When British direct or Danny Boyle hits his mark, no matter the genre, hardly anyone moves a story better. That is surely the case with Boyle's Slumdog Millionaire, the dazzling, if predictable, tale of an teenaged slum kid who by wild fluke ends up on the Indian version of Who Wants to be a Millionaire? Not in a long while has a foreign film from anywhere gotten such praise—and it comes via Bollywood at that, and with a Brit director to boot. But does Slumdog boil down to little more than a cinematic hustle, pulled off by the exhilarating finesse of a "blithely glib entertainer" (as one critic put it)? Or might this be a story worth telling, made the more so by Boyle's stylistic pizzazz?
Such questions have dogged the still-young Boyle (all of 52) from the beginnings of what is now an estimable film career. From the very start, he has walked the line, bending and pushing tired genres, infusing the worn-and-weary with style, storytelling panache, and more than a little thematic bravado. Boyle's first film, Shallow Grave (1996), did a macabre comic turn on a bunch of nasty yuppie roommates who dispose of a new roomie's body (an overdose) to keep his unforeseen bag of cash. Style over substance, said critics. Enticing and bold but, like its title, shallow. Mordant, perhaps, but—given its gore and its crass, unpleasant characters—why bother?

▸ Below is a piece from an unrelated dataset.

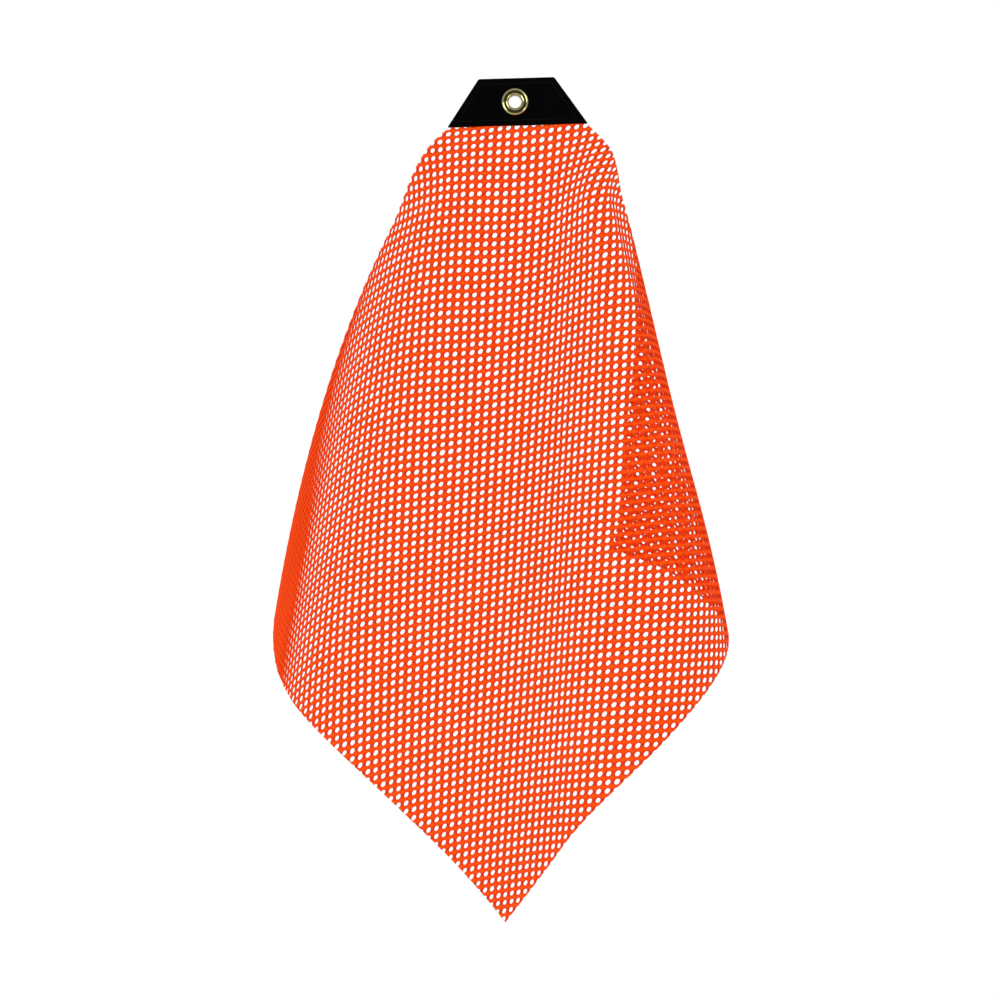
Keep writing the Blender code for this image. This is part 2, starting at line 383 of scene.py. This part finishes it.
def course_step(across, down, below_seam):
    """The unit direction of a course at each place on the flat net."""
    level = np.clip((down / (2 * HALF_DIAGONAL) - TAB_LEVEL) / (FOOT_LEVEL - TAB_LEVEL), 0.0, 1.0)
    share = across / (FAN_START + FAN_GROWTH * np.maximum(down - SEAM_DEPTH, 0.0))
    released = release(below_seam / RELEASE_DEPTH)
    heading = angle_at(HEADINGS, share, level) * released
    at_seam = COURSE_RISE + TAB_TILT
    rise = at_seam + (angle_at(RISES, share, level) - at_seam) * released
    flat = np.cos(rise)
    return np.stack([np.cos(heading) * flat, np.sin(heading) * flat, np.sin(rise)], -1)


def wale_step(down):
    """The unit direction of the spine at each depth."""
    depths = np.linspace(TAB_LEVEL, FOOT_LEVEL, len(SPINE_TIPS)) * 2 * HALF_DIAGONAL
    tip = np.radians(np.interp(down, depths, SPINE_TIPS))
    flat = np.cos(tip)
    return np.stack([-math.sin(SPINE_LEAN) * flat, -np.sin(tip), -math.cos(SPINE_LEAN) * flat], -1)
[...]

So too with the instantly infamous Trainspotting (1996), an antic, scabrous romp on heroin addiction told, for once, from the inside out. The film is based on a popular Irvine Welsh novel (and then a stage play) about a bunch of Glasgow laddies whose favorite diversion, when not scrambling for dope, is watching trains. So much for Rob Roy and sweet Robbie Burns. Catching both the bliss and bane of "H," Trainspotting's ambidexterity rather awed viewers. Still, something about that premise—that we should suffer these blithe, amoral dimwits—annoys the moralist in us all. So savvy a critic as Janet Maslin in The New York Times, much irritated with herself, found the film "perversely irresistible" because of its rambunctious, "inexcusable merriment" in point of view (the film is guided by a voice-over narration by the main character). Nonetheless, she went away irked that we should be asked to care at all about these solipsistic sluggards, especially since any caring we do muster proceeds from Boyle's improperly "gleeful" storytelling. Or might this apology for doping really be "incendiary daring," as Rolling Stone reviewer Peter Travers celebrated?
Boyle can and does stumble—mightily. The verve that made Shallow Grave and Trainspotting worth watching, no matter how annoying, pretty much disappeared in Boyle's attempts to go mega-mainstream. First came The Beach (2000), a desert island romance cum Lord of the Flies starring Leonardo DiCaprio (his first role since Titanic, for a mere $20 million). Like DiCaprio as an actor, and the character he plays, the film aspires to both the pretty and portentous—and, as that odd pairing suggests, badly muddles whatever it's after.
The same vague weightiness characterizes a more recent big-budget venture, Sunshine (2007), an arduous sci-fi adventure in which planet Earth sends another crew—the first having disappeared—to re-ignite the dying Sun. Like The Beach, the film plays with notions of Light, though that proves ironic, for darkness triumphs—sort of, maybe, or does it? The sets are lovely, the visual scheme stunning, but, forsooth, in behalf of what? The film echoes masters of the visionary space tale—Tarkovsky, Kubrick, and even Spielberg—but never remotely coalesces into an intelligible thematic something. Maybe LA Times reviewer Kenneth Turan got it right in calling Boyle's work both "glib and facile," the most that can be expected from a filmmaker not up to a sensible look at anything very serious.